Val Bourne on the colchicum family emerging early

Autumn seems to have come early this year and the beech leaves are already cascading down on my car a good month earlier than usual.

The variegated pampas grass is also popping up its plumes early, normally this is an October event and one I look forward to every year for a fresh flower is a rare treat by then.

My colchicums are also early and they seem to have enjoyed the wet winter and dry summer, because they are full of flower this year. They make autumn glorious and I grow at least 20 types.

Placing them is very difficult, however, because colchicums tend to have ugly leaves that appear early in the year. This new foliage can smother spring bulbs so my colchicums are never placed near snowdrops or other early treasures. Worse still, their foliage seems to attract slugs and snails who roost rather than nibble for colchicum foliage is toxic — like the rest of the plant.

There is a chemical extracted, called colchicine, and it’s used in plant breeding to alter the chromosome count of irises and hemerocallis. It’s also used as a medicine for gout and rheumatism because the chemical breaks down uric acid crystals. The ancient Greeks and Arabs used it to cure aches and pains and, in more recent times, the seeds and corms were used to make Tinctura Colchici, one of the great plant remedies.

At one time Oxfordshire and Gloucestershire supplied most of the raw material for this medicinal potion and there is still a wild colony of Colchicum autumnale on the road between Chipping Norton and Hook Norton. It nudges up through the grass verge close to the turning for Heythrop.

On sunny mornings the low goblets open although hundreds of drivers never even notice them. Once these Naked Ladies grew all round Bath and the west country in fields grazed by cattle. Livestock was poisoned by the plant and, if it got into hay, it was very dangerous. Not surprisingly farmers had mostly eradicated their colchicums from low-lying meadows by the 1930s.

One name is Meadow saffron, but most call them Naked ladies. Those in Devon knew them as Upstarts, a wonderful description for their flowers seem to appear from nowhere. Sadly our British native, C. autumnale is probably the least glorious colchicum of all.

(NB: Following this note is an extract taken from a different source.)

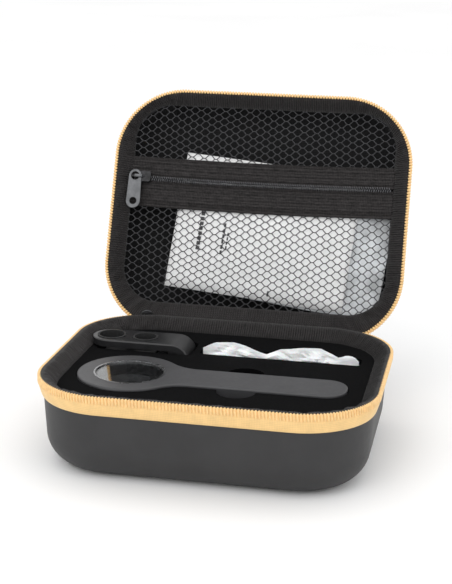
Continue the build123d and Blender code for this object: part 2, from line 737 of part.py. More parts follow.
jaw_top = arm_under - jaw_gap
tail_length = 12.0
with BuildPart() as clip_lower_arm:
    with BuildSketch(Plane.XZ.offset(-(clip_y - jaw_width / 2))):
        with Locations((jaw_pin_x, jaw_pin_z)):
            Circle(jaw_barrel_radius)
            Rectangle(jaw_thickness, tail_length, align=(Align.CENTER, Align.MAX))
        with Locations((jaw_pin_x, jaw_top)):
            Rectangle(jaw_pin_x - clip_left - 7.0, jaw_thickness, align=(Align.MAX, Align.MAX))
        with Locations((jaw_pin_x, jaw_pin_z)):
            Circle(jaw_pin_radius + running_gap, mode=Mode.SUBTRACT)
    extrude(amount=-jaw_width)
    with BuildSketch(Plane.XZ.offset(-(clip_y - 3.5))):
        with Locations((jaw_pin_x, jaw_pin_z)):
            Rectangle(2 * jaw_barrel_radius + 1, 2 * jaw_barrel_radius + 1)
            Circle(jaw_pin_radius + running_gap, mode=Mode.SUBTRACT)
    extrude(amount=-7.0, mode=Mode.SUBTRACT)

with BuildPart() as clip_pad_lower:
    with BuildSketch(Plane.XY.offset(jaw_top)):
        with Locations((small_eye_x - 4.0, clip_y)):
            RectangleRounded(22.0, 13.0, 3.0)
    extrude(amount=1.4)
with BuildPart() as clip_pin:
    with BuildSketch(Plane.XZ.offset(-(clip_y - clip_width / 2 + 0.6))):
        with Locations((jaw_pin_x, jaw_pin_z)):
            Circle(jaw_pin_radius)
    extrude(amount=-(clip_width - 1.2))
with BuildPart() as clip_spring:
    with BuildSketch(Plane.XZ.offset(-(clip_y - 3.0))):
        with Locations((jaw_pin_x, jaw_pin_z)):
            Circle(jaw_pin_radius + 1.2)
            Circle(jaw_pin_radius + 0.3, mode=Mode.SUBTRACT)
    extrude(amount=-6.0)

# ------------------------------------------------------------------ pouch in its slot
with BuildPart() as spare_pouch:
    with BuildSketch(Plane.XZ.offset(-(pouch_y - pouch_thickness / 2))):
        with BuildLine():
            Polyline(
                (pouch_left + 5, pouch_bottom),
                (pouch_right, pouch_bottom),
                (pouch_right, foam_top + 1.0),
                (pouch_right - 8, foam_top + 3.5),
                (pouch_right - 12, foam_top + 1.5),
                (pouch_right - 26, foam_top + 6.5),
                (pouch_right - 40, foam_top + 6.0),
                (pouch_right - 54, foam_top + 2.5),
                (pouch_left + 24, foam_top + 6.0),
                (pouch_left + 9, foam_top + 6.0),
                (pouch_left, foam_top + 3.0),
                close=True,
            )
        make_face()
    extrude(amount=-pouch_thickness)

# ------------------------------------------------------------------ main zip's slider and pull
corner_x = -(case_width / 2 - corner_radius)
corner_y = case_depth / 2 - corner_radius
park = radians(main_slider_angle)
park_radius = corner_radius + 0.3
slider_face = Plane(
    origin=(corner_x + park_radius * cos(park), corner_y + park_radius * sin(park), base_height),
    x_dir=(-sin(park), cos(park), 0),
    z_dir=(cos(park), sin(park), 0),
)
main_pin_z = slider_height + 2.0
slider_drop = slider_width / 2 + 0.3
with BuildPart() as main_slider_body:
    with BuildSketch(slider_face):
        with Locations((0, -slider_drop)):
            RectangleRounded(slider_length, slider_width, slider_corner)
    extrude(amount=slider_height)
    with BuildSketch(slider_face.offset(slider_height)):
        for side in (-1, 1):
            with Locations((side * (slider_length - main_slider_ear) / 2, -slider_drop)):
                Rectangle(main_slider_ear, 2 * main_slider_ear)
    extrude(amount=main_pin_z - slider_height + pull_pin_radius)
    pin_side = Plane(
        slider_face.from_local_coords((0, -slider_drop, main_pin_z)), z_dir=slider_face.x_dir
    )
    with BuildSketch(pin_side):
        Circle(pull_pin_radius)
    extrude(amount=(slider_length - main_slider_ear) / 2, both=True)
with BuildPart() as main_pull_tab:
    add(pull_tab(slider_face, 0, -slider_drop, main_pin_z, -1))

pieces = {
    "base_shell": base_shell, "base_lining": base_lining, "base_zip_tape": base_zip_tape,
    "base_zip_teeth": base_zip_teeth, "base_binding": base_binding, "foam_floor": foam_floor,
    "foam_insert": foam_insert, "hinge_fabric": hinge_fabric, "lid_shell": lid_shell,
    "lid_lining": lid_lining, "lid_zip_tape": lid_zip_tape, "lid_zip_teeth": lid_zip_teeth,
    "lid_binding": lid_binding, "pocket_net_lower": pocket_net_lower,
    "pocket_net_upper": pocket_net_upper, "pocket_tape_lower": pocket_tape_lower,
    "pocket_tape_upper": pocket_tape_upper, "pocket_zip_coil": pocket_zip_coil,
    "pocket_slider_body": pocket_slider_body, "pocket_pull_tab": pocket_pull_tab,
    "leaflet": leaflet, "cloth_bag": cloth_bag, "top_cover": top_cover,
    "lower_housing": lower_housing, "eyepiece_bezel": eyepiece_bezel,
    "eyepiece_window": eyepiece_window, "lens_barrel": lens_barrel,
    "objective_lens": objective_lens, "lens_retainer": lens_retainer, "light_board": light_board,
    "light_diodes": light_diodes, "polariser_ring": polariser_ring, "focus_ring": focus_ring,
    "contact_cone": contact_cone, "contact_plate": contact_plate, "main_board": main_board,
    "board_switches": board_switches, "battery": battery, "charging_socket": charging_socket,
    "charge_light": charge_light, "housing_screws": housing_screws, "power_button": power_button,
    "mode_button": mode_button, "clip_upper_arm": clip_upper_arm,
    "clip_lower_arm": clip_lower_arm, "clip_eye_large": clip_eye_large,
    "clip_eye_small": clip_eye_small, "clip_pad_upper": clip_pad_upper,
    "clip_pad_lower": clip_pad_lower, "clip_pin": clip_pin, "clip_spring": clip_spring,
    "spare_pouch": spare_pouch, "main_slider_body": main_slider_body,
    "main_pull_tab": main_pull_tab,
}
for piece_name, piece in pieces.items():
    finish(piece.part, piece_name)
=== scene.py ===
"""Zip-around moulded case, open, holding a skin magnifier, a phone clip and a white pouch.

The cloth, zip, net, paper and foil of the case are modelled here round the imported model, and
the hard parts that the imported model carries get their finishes. Lengths are in metres.
"""
import json
from math import cos, exp, pi, radians, sin

import bmesh
import bpy
from mathutils import Matrix, Vector, noise


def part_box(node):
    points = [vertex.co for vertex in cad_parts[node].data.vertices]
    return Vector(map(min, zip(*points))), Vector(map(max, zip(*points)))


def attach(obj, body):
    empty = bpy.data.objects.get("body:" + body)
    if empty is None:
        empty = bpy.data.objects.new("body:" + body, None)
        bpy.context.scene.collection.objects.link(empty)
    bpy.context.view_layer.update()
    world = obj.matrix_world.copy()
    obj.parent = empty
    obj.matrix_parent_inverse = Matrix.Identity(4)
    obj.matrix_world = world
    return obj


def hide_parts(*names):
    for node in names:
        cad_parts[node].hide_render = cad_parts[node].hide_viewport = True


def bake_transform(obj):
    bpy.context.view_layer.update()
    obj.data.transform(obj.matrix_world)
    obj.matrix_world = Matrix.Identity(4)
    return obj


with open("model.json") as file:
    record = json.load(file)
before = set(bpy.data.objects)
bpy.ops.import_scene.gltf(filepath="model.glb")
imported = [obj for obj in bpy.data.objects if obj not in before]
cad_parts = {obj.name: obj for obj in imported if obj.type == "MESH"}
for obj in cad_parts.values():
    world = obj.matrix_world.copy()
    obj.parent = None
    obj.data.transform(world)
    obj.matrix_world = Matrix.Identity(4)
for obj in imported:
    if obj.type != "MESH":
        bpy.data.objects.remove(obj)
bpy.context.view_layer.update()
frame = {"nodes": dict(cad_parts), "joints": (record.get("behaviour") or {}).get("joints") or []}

bl_info = {
    "name": "Zip case kit",
    "version": (1, 0, 0),
    "blender": (4, 5, 0),
    "location": "View3D > Sidebar > Zip Case",
    "description": "Builds the soft parts and finishes of a zip-around case with its tools",
    "category": "Add Mesh",
}

mm = 0.001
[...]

The white form, ‘Alba’ is known as ‘dirty bones’ in the bulb trade and it’s definitely dull and dingy. There are some glorious white colchicums though the best is C. speciosum ‘Album’, a goblet of thick white petals that’s strong enough not to swoon. C. byzantinum ‘Innocence’ is a starry white with pink edges. When fully open it will looks gloriously white though — hence the name. Most colchicums come in shades of pink and ‘Nancy Lancaster’ is always early and it’s easy. Although listed under C. autumnale, it’s much more glorious with slender dark stems topped with smallish rounded flowers that open to pink.

Gaze inside and there’s a fine white line in the middle of each petal. The bulb was thought to have been collected by Nancy Lindsay (1896-1973), daughter of Norah Lindsay who gardened at Sutton Courtenay Manor. Nancy collected with Lawrence Johnston of Hidcote and he left his French garden, Jardin Serre de la Madone, to her after his death. Some say she would have preferred Hidcote though! Nancy left a bequest to Oxford University to enable women to join plant hunting expeditions.

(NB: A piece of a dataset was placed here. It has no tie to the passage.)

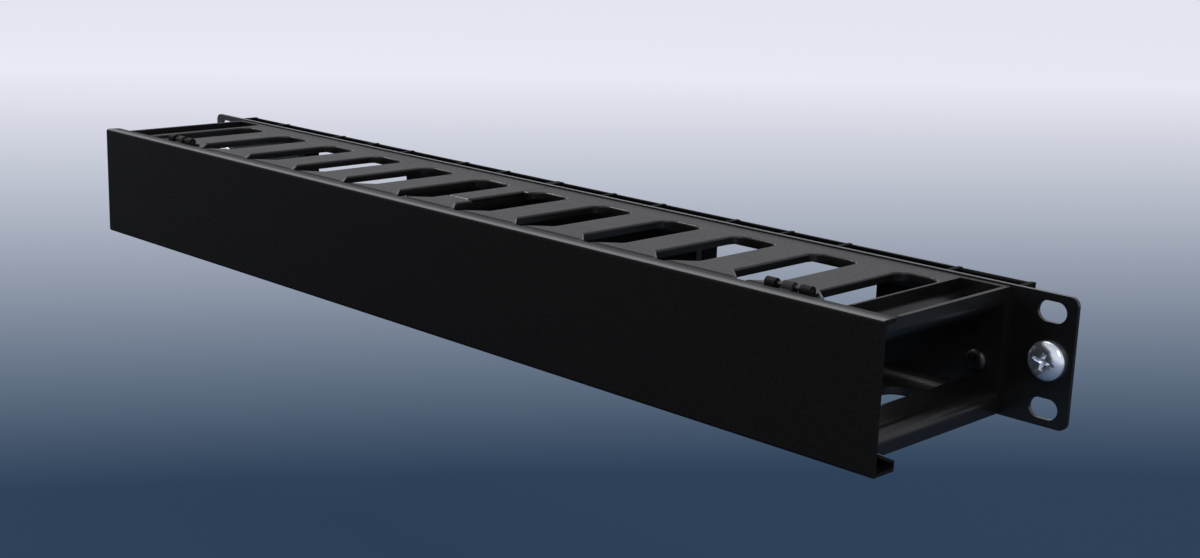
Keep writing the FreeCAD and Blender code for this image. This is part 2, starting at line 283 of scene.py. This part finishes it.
zincLook = {
    "colour": (0.90, 0.94, 1.0, 1), "dull": (0.66, 0.70, 0.78, 1),
    "spangle": 0.9 * mm, "spangleNoise": {"detail": 3.0, "roughness": 0.6},
    "scratch": 0.25 * mm, "scratchStretch": (1, 0.2, 1), "scratchDepth": 0.004 * mm,
    "shine": 0.2, "shineSpread": 0.14, "metal": 0.93,
}
pinLook = dict(zincLook, colour=(0.05, 0.05, 0.052, 1), dull=(0.03, 0.03, 0.031, 1),
               shine=0.4, shineSpread=0.1, metal=1.0)


def platedSteel(name, look):
    finish = Finish(bpy.data.materials.new(name))
    spangle = finish.noise(look["spangle"], **look["spangleNoise"])
    scratch = finish.noise(look["scratch"], stretch=look["scratchStretch"])
    colour = finish.blend(spangle, look["dull"], look["colour"])
    shine = look["shine"] + (scratch - noiseMiddle) * look["shineSpread"]
    skin = finish.bump(scratch, look["scratchDepth"])
    return finish.surface(Base_Color=colour, Roughness=shine, Normal=skin, Metallic=look["metal"])


materials = {
    "duct": mouldedPlastic("duct plastic", ductLook),
    "rear_frame": mouldedPlastic("rear frame plastic", rearLook),
    "cover": mouldedPlastic("cover plastic", coverLook),
    "hinge": mouldedPlastic("hinge plastic", hingeLook),
    "panel": coatedSteel("coated steel", panelLook),
    "pin": platedSteel("pin steel", pinLook),
    "zinc": platedSteel("zinc plating", zincLook),
    "black_steel": coatedSteel("black plating", panelLook),
}
print("materials mixed")

touch = 0.1 * mm  # two places nearer than this count as one
# edges sharper than "sharp" are rounded, and faces meeting at less than "smooth" look as one
rounding = {
    "weld": 0.002 * mm, "flat": math.radians(0.3),
    "sharp": math.radians(30), "smooth": math.radians(35), "steps": 2,
    "wideSteps": 3, "faceWeight": 80,
}


def dropSelection():
    for other in bpy.context.selected_objects:
        other.select_set(False)


def pickOnly(piece):
    dropSelection()
    piece.select_set(True)
    bpy.context.view_layer.objects.active = piece


def pickFaces(piece, wanted):
    for face in piece.data.polygons:
        face.select = wanted(face)
    for corner in piece.data.vertices:
        corner.select = False
    for edge in piece.data.edges:
        edge.select = False


def inEditMode(piece, *steps):
    pickOnly(piece)
    bpy.ops.object.mode_set(mode="EDIT")
    for step in steps:
        step()
    bpy.ops.object.mode_set(mode="OBJECT")


def applied(piece, kind, **settings):
    pickOnly(piece)
    modifier = piece.modifiers.new(kind.lower(), kind)
    for setting, value in settings.items():
        setattr(modifier, setting, value)
    bpy.ops.object.modifier_apply(modifier=modifier.name)


def roundEdges(piece, width, sharp=rounding["sharp"]):
    applied(piece, "BEVEL", limit_method="ANGLE", angle_limit=sharp, width=width,
            segments=rounding["steps"])


def near(first, second):
    return abs(first - second) < touch


def weldFlat():
    bpy.ops.mesh.select_all(action="SELECT")
    bpy.ops.mesh.remove_doubles(threshold=rounding["weld"])
    bpy.ops.mesh.dissolve_limited(angle_limit=rounding["flat"])


def weighEdges(piece, wanted):
    # marks the sharp edges that take the wider rounding
    mesh = bmesh.new()
    mesh.from_mesh(piece.data)
    layer = mesh.edges.layers.float.new("bevel_weight_edge")
    for edge in mesh.edges:
        middle = (edge.verts[0].co + edge.verts[1].co) / 2
        if len(edge.link_faces) == 2 and edge.calc_face_angle() > rounding["sharp"]:
            edge[layer] = float(wanted(middle))
    mesh.to_mesh(piece.data)
    mesh.free()


def easedCopy(node, edge, wide=0.0, wanted=None):
    # a welded copy of a CAD node with its sharp edges rounded, the wanted ones wider
    piece = bpy.data.objects.new(node + "_eased", frame["nodes"][node].data.copy())
    bpy.context.scene.collection.objects.link(piece)
    inEditMode(piece, weldFlat)
    if wanted:
        weighEdges(piece, wanted)
        applied(piece, "BEVEL", limit_method="WEIGHT", width=wide, segments=rounding["wideSteps"])
    roundEdges(piece, edge)
    pickOnly(piece)
    bpy.ops.object.shade_smooth_by_angle(angle=rounding["smooth"])
    applied(piece, "WEIGHTED_NORMAL", keep_sharp=True, weight=rounding["faceWeight"])
    return piece


def dress(piece, body, slotName, *nodes):
    piece.data.materials.clear()
    piece.data.materials.append(materials[slotName])
    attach(piece, body)
    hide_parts(*nodes)
    return piece


def slotOf(node):
    parts = frame["record"]["subparts"]
    return next(part["material_slot"] for part in parts if part["node"] == node)


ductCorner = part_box("duct_right")[1]
ductEdges = {
    "edge": 0.3 * mm, "slotEdge": 1.3 * mm,
    "slotRear": -9.0 * mm, "slotFront": -63.0 * mm, "endFinger": 18.0 * mm,
}


def onSlotEdge(spot):
    onTop = near(abs(spot.z), ductCorner.z)
    onFinger = ductEdges["slotFront"] < spot.y < ductEdges["slotRear"]
    return onTop and onFinger and abs(spot.x) < ductCorner.x - ductEdges["endFinger"]


for side in sides:
    node = "duct_" + side
    piece = easedCopy(node, ductEdges["edge"], ductEdges["slotEdge"], onSlotEdge)
    dress(piece, "frame", "duct", node)
print("duct halves rounded")

coverLow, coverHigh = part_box("cover")
coverEdges = {"corner": 2.2 * mm, "lipDepth": 6.8 * mm}


def onCoverCorner(spot):
    # the upright edges at the ends of the lip and of the hook
    atLip = near(spot.y, coverLow.y + coverEdges["lipDepth"])
    return near(abs(spot.x), coverHigh.x) and (atLip or near(spot.y, coverHigh.y))


rearRims = {"from": 20.8 * mm, "rise": 0.6 * mm}


def raiseRims(piece, look):
    # the rims above and below stand a little further out
    for up in (1, -1):
        pickFaces(piece, lambda face: False)
        for corner in piece.data.vertices:
            corner.select = corner.co.z * up > look["from"]
        rise = (0, 0, up * look["rise"])
        inEditMode(piece, lambda: bpy.ops.transform.translate(value=rise))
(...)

The leaves of Nancy Lindsay are not much of a problem, but the smallest leaves of all (in my collection) belong to C. aggripinum, a small colchicum with starry, chequered petals. This easy colchicum, thought to be a hybrid between C. variegatum and C. autumnale, is a small bulb, perfect for a sunny edge. All colchicums need to get sun for part of the day to flower well. Mine are grown on a sunny edge close to autumn-flowering plants and grasses.